──────── Source excerpt
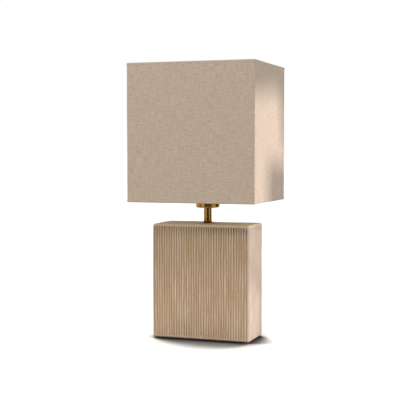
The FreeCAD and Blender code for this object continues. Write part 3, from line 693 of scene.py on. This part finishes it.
def threaded(piece, material, lead, depth, low, high, least_radius):
    """Cuts the thread into a turned piece and makes it plain."""
    give_tree(piece, thread_tree, {"Lead": lead, "Depth": depth, "Low": low, "High": high,
                                   "Least Radius": least_radius, "Material": material})
    made_plain(piece)
    piece.data.shade_smooth()
    piece.data.set_sharp_from_angle(angle=math.radians(40))


# the outer shell, with the 2.5 mm thread that the shade rings run on; (radius, height) outline
shell = turned("holder_shell_threaded", [
    (0.01745, 0.2255), (0.01855, 0.2255), (0.01855, 0.2335), (0.0197, 0.2335), (0.0197, 0.262),
    (0.0173, 0.262), (0.0173, 0.2608), (0.0186, 0.2608), (0.0186, 0.23575), (0.01745, 0.2346)],
    128, 0.0004, antique_brass)
threaded(shell, antique_brass, 0.0025, 0.0006, 0.2340, 0.2612, 0.0192)
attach(shell, "base")
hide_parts("holder_shell")


# ---- Shade frame ----
# Two rectangles of 3 mm steel wire, four bent arms and the flat carrier ring between the shade
# rings, welded and powder coated white.
# Powder coat: satin white with a very slight orange peel.
powder_coat, tree, shader = new_material("white_powder_coat")
tone = blended(tree, grain(tree, 0.01, detail=3.0), "#E3DED3", "#EDE9E0")
tree.links.new(tone, shader.inputs["Base Color"])
shader.inputs["Roughness"].default_value = 0.42
bumped(tree, shader, grain(tree, 0.0012), 0.00003)
give_material(["carrier_ring", "carrier_arms", "bottom_wire", "top_wire"], powder_coat)


# ---- Shade panels ----
# Four sheets of white polystyrene lining behind the linen, laminated to it: satin, faintly
# clouded by the glue behind.
lining, tree, shader = new_material("satin_white_polystyrene")
tone = blended(tree, grain(tree, 0.03, detail=4.0), "#E9E3D8", "#F2EEE6")
tree.links.new(tone, shader.inputs["Base Color"])
shader.inputs["Roughness"].default_value = 0.5
bumped(tree, shader, grain(tree, 0.0016, (3, 3, 1)), 0.00003)
give_material(["shade_panel_front", "shade_panel_back", "shade_panel_left", "shade_panel_right"], lining)


# ---- Linen ----
# One strip of natural linen, stretched round the panels with its ends lapped at the back, and
# rolled round both frame wires and turned in behind the panels at the top and the bottom.
linen_half_x, linen_half_y = 0.103, 0.0835
low_wire, high_wire = 0.224, 0.438
cloth, hem = 0.0005, 0.012
neck_rise, face_start, face_rows = 0.0026, 0.004, 26
roll, skin_offset, leg_offset = 0.00175, 0.00135, 0.00025
lap_start, lap_width, lap_height = 0.082, 0.010, 0.0004
lap_rise, lap_fall = 0.0008, 0.0022
# the outer face eases off the panels a little and gathers where it is rolled at the corners
outer_from, lap_from, roll_reach, least_radius = 0.0009, 0.0011, 0.0025, 0.00012
ease, corner_gather, gather_reach, rolled_ease = 0.00022, 0.0002, 0.005, 0.00012


def cloth_path():
    """Middle of the cloth from one turned-in edge to the other, as (offset from the wire, height)."""
    path = [(leg_offset, low_wire + rise) for rise in (hem, 0.007, 0.0036)]
    path.append((-0.0001, low_wire + neck_rise))
    for angle in range(125, 401, 20):
        turn = math.radians(angle)
        path.append((roll * math.cos(turn), low_wire + roll * math.sin(turn)))
    path.append((skin_offset, low_wire + neck_rise))
    middle = (low_wire + high_wire) / 2
    face = middle - low_wire - face_start
    path += [(skin_offset, low_wire + face_start + face * i / face_rows) for i in range(face_rows)]
    return path + [(skin_offset, middle)] + [(d, low_wire + high_wire - z) for d, z in reversed(path)]


def cloth_stations():
    """Stations round the shade: side, way along it, turn of the corner, and half the side."""
    made = []
    for side in range(4):
        half, count = ((linen_half_x, 52), (linen_half_y, 42))[side % 2]
        for i in range(count + 1):
            made.append((side, -1 + 2 * i / count, None, half))
        made += [(side, 1.0, b / 4, half) for b in range(1, 4)]
    return made


def linen_rings():
    """Loops of points up the outer face and down the inner one, their flat places, and its size."""
    path = cloth_path()
    sides = []
    for i, (d, z) in enumerate(path):
        before, after = Vector(path[max(i - 1, 0)]), Vector(path[min(i + 1, len(path) - 1)])
        tangent = (after - before).normalized()
        sides.append(Vector((-tangent.y, tangent.x)) * cloth / 2)
    outer = [(d - s.x, z - s.y) for (d, z), s in zip(path, sides)]
    inner = [(d + s.x, z + s.y) for (d, z), s in zip(path, sides)]
    loop = outer + inner[::-1]
    stations = cloth_stations()
    rings, marks = [], []
    run = 0.0
    lengths = [0.0]
    for a, b in zip(path, path[1:]):
        lengths.append(lengths[-1] + (Vector(b) - Vector(a)).length)
    along = lengths + lengths[::-1]
    rounds = []
    for k, station in enumerate(stations):
        if k:
            outside = (linen_half_x + skin_offset, linen_half_y + skin_offset, skin_offset)
            a, b = (Vector(block_point(each[:3], *outside)) for each in (stations[k - 1], station))
            run += (b - a).length
        rounds.append(run)
    for (d, z), v in zip(loop, along):
        ring = []
        for station, u in zip(stations, rounds):
            side, t, _, half = station
            fuller = 0.0
            to_corner = (1 - abs(t)) * half
            rolled = min(abs(z - low_wire), abs(z - high_wire)) < roll_reach
            if d > outer_from:
                fuller += ease * (0.5 + noise.noise(Vector((u * 30, v * 22, 3.1))))
                if rolled:
                    fuller += corner_gather * math.exp(-(to_corner / gather_reach) ** 2)
                    fuller += rolled_ease * noise.noise(Vector((u * 90, v * 40, 8.0)))
            if side == 2 and d > lap_from:
                from_lap = t * half - lap_start + lap_width / 2
                risen = min(1.0, max(0.0, from_lap / lap_rise))
                fuller += lap_height * risen * min(1.0, max(0.0, (lap_width - from_lap) / lap_fall))
            d_here = d + fuller
            radius = max(d_here, least_radius)
            px, py = block_point(station[:3], linen_half_x + d_here, linen_half_y + d_here, radius)
            ring.append((px, py, z))
        rings.append(ring)
        marks.append([(u, v) for u in rounds])
    return rings, marks, run, lengths[-1]


# Natural linen: matt, greyed beige yarns, some thicker, darker or lighter for a few centimetres.
# Its yarns lie some 0.8 mm apart; the weave is drawn at 1.7 mm so that it shows.
weave_step = 0.0017
linen_cloth, tree, shader = new_material("natural_slub_linen")
cloth_map = add(tree, "ShaderNodeUVMap", uv_map="cloth")
uv = add(tree, "ShaderNodeSeparateXYZ", {0: cloth_map})
waves = []
for axis in (0, 1):
    turned_by = add(tree, "ShaderNodeMath", {
        0: uv.outputs[axis], 1: math.tau / weave_step}, operation="MULTIPLY")
    waves.append(add(tree, "ShaderNodeMath", {0: turned_by}, operation="SINE"))
checker = add(tree, "ShaderNodeMath", {0: waves[0], 1: waves[1]}, operation="MULTIPLY")


def yarn_noise(length, width, across, detail):
    """Noise drawn out along the yarns: across the shade, or up it."""
    sizes = (length, width, 1.0) if across else (width, length, 1.0)
    scaled = add(tree, "ShaderNodeVectorMath", {
        0: cloth_map, 1: tuple(1 / s for s in sizes)}, operation="MULTIPLY")
    return add(tree, "ShaderNodeTexNoise", {"Vector": scaled, "Scale": 1.0, "Detail": detail})


weft = yarn_noise(0.012, 0.0013, True, 2.0)
warp = yarn_noise(0.018, 0.0013, False, 2.0)
patch = yarn_noise(0.03, 0.03, True, 3.0)
weft_tone = add(tree, "ShaderNodeMapRange", {0: weft, 1: 0.3, 2: 0.7})
linen_tone = blended(tree, weft_tone, "#B29D88", "#D4C2B0")
warp_tone = add(tree, "ShaderNodeMapRange", {0: warp, 1: 0.3, 2: 0.7, 3: 0.0, 4: 1.0})
warp_colour = blended(tree, warp_tone, "#B39F8A", "#D3C2B0")
linen_tone = blended(tree, 0.45, linen_tone, warp_colour)
slub = add(tree, "ShaderNodeMapRange", {
    0: yarn_noise(0.011, 0.0015, True, 1.0), 1: 0.62, 2: 0.74, 3: 0.0, 4: 0.5})
linen_tone = blended(tree, slub, linen_tone, "#8B735C")
pale = add(tree, "ShaderNodeMapRange", {
    0: yarn_noise(0.0016, 0.010, True, 1.0), 1: 0.64, 2: 0.76, 3: 0.0, 4: 0.45})
linen_tone = blended(tree, pale, linen_tone, "#DDD1C3")
worn = add(tree, "ShaderNodeMapRange", {0: patch, 1: 0.3, 2: 0.7, 3: 0.0, 4: 0.25})
linen_tone = blended(tree, worn, linen_tone, "#BFAB98")
gap = add(tree, "ShaderNodeMapRange", {0: checker, 1: -1.0, 2: 1.0, 3: 0.16, 4: 0.0})
linen_tone = blended(tree, gap, linen_tone, "#8E7C6A")
tree.links.new(linen_tone, shader.inputs["Base Color"])
shader.inputs["Roughness"].default_value = 0.9
shader.inputs["Specular IOR Level"].default_value = 0.2
shader.inputs["Sheen Weight"].default_value = 0.15
relief = add(tree, "ShaderNodeMath", {0: checker, 1: 0.35, 2: weft}, operation="MULTIPLY_ADD")
relief = add(tree, "ShaderNodeMath", {0: relief, 1: warp})
bumped(tree, shader, relief, 0.00016)

rings, marks, linen_round, linen_length = linen_rings()
linen = skinned("shade_linen_cloth", rings, linen_cloth)
layer = linen.data.uv_layers.new(name="cloth")
wide = len(rings[0])
flat_marks = [m for ring in marks for m in ring]
for polygon in linen.data.polygons:
    places = [linen.data.loops[i].vertex_index for i in polygon.loop_indices]
    wraps = max(p % wide for p in places) - min(p % wide for p in places) > wide / 2
    for i, p in zip(polygon.loop_indices, places):
        u, v = flat_marks[p]
        layer.data[i].uv = (u + linen_round if wraps and p % wide == 0 else u, v)
linen.data.set_sharp_from_angle(angle=math.radians(60))
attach(linen, "shade")
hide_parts("shade_linen")


# ---- Bulb ----
# An opal pear bulb: aluminium screw cap with a black glass insulator and a brass tip contact,
# and a globe of glass coated white inside.
# Rolled aluminium: light grey, satin.
aluminium, tree, shader = new_material("rolled_cap_aluminium")
rolled = grain(tree, 0.0005, (20, 20, 1), 3.0)
tone = blended(tree, grain(tree, 0.005, detail=3.0), "#BEBEBC", "#D2D2CF")
tree.links.new(tone, shader.inputs["Base Color"])
shader.inputs["Metallic"].default_value = 1.0
rough = add(tree, "ShaderNodeMapRange", {0: rolled, 3: 0.24, 4: 0.4})
tree.links.new(rough.outputs[0], shader.inputs["Roughness"])
cap = turned("bulb_cap_threaded", [
    (0.007, 0.2384), (0.0098, 0.2384), (0.013, 0.24075), (0.013, 0.2595), (0.0127, 0.2595),
    (0.0127, 0.2409), (0.00965, 0.2387), (0.007, 0.2387)], 96, 0.0004, aluminium)
threaded(cap, aluminium, 0.0254 / 7, 0.0009, 0.2410, 0.2570, 0.0128)
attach(cap, "bulb")
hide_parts("bulb_cap")

# Black glass: deep, glossy, moulded with a slightly wavy face.
black_glass, tree, shader = new_material("moulded_black_glass")
tone = blended(tree, grain(tree, 0.004, detail=3.0), "#0C0C0E", "#17171A")
tree.links.new(tone, shader.inputs["Base Color"])
shader.inputs["Roughness"].default_value = 0.12
bumped(tree, shader, grain(tree, 0.003), 0.00004)
give_material(["bulb_insulator"], black_glass)

# Opal glass: white, softly glossy; the inside coat shows as faint clouds.
opal_glass, tree, shader = new_material("opal_coated_glass")
tone = blended(tree, grain(tree, 0.02, detail=4.0), "#EFEBE2", "#F6F3EC")
tree.links.new(tone, shader.inputs["Base Color"])
shader.inputs["Roughness"].default_value = 0.16
shader.inputs["Subsurface Weight"].default_value = 0.2
shader.inputs["Subsurface Scale"].default_value = 0.004
bumped(tree, shader, grain(tree, 0.012), 0.00003)
give_material(["bulb_globe"], opal_glass)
────────────────
*What to work on:*
Restate word for word only the lines running from the beginning of the data to the line holding "piece.data.set_sharp_from_angle(angle=math.radians(40))", both included.

*Complete response:*
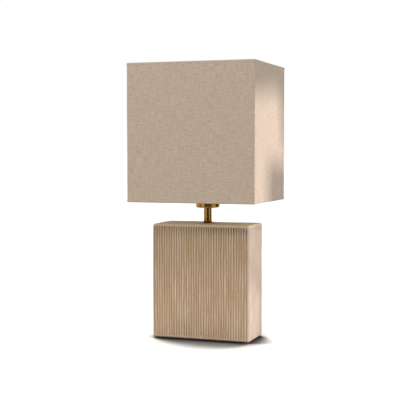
The FreeCAD and Blender code for this object continues. Write part 3, from line 693 of scene.py on. This part finishes it.
def threaded(piece, material, lead, depth, low, high, least_radius):
    """Cuts the thread into a turned piece and makes it plain."""
    give_tree(piece, thread_tree, {"Lead": lead, "Depth": depth, "Low": low, "High": high,
                                   "Least Radius": least_radius, "Material": material})
    made_plain(piece)
    piece.data.shade_smooth()
    piece.data.set_sharp_from_angle(angle=math.radians(40))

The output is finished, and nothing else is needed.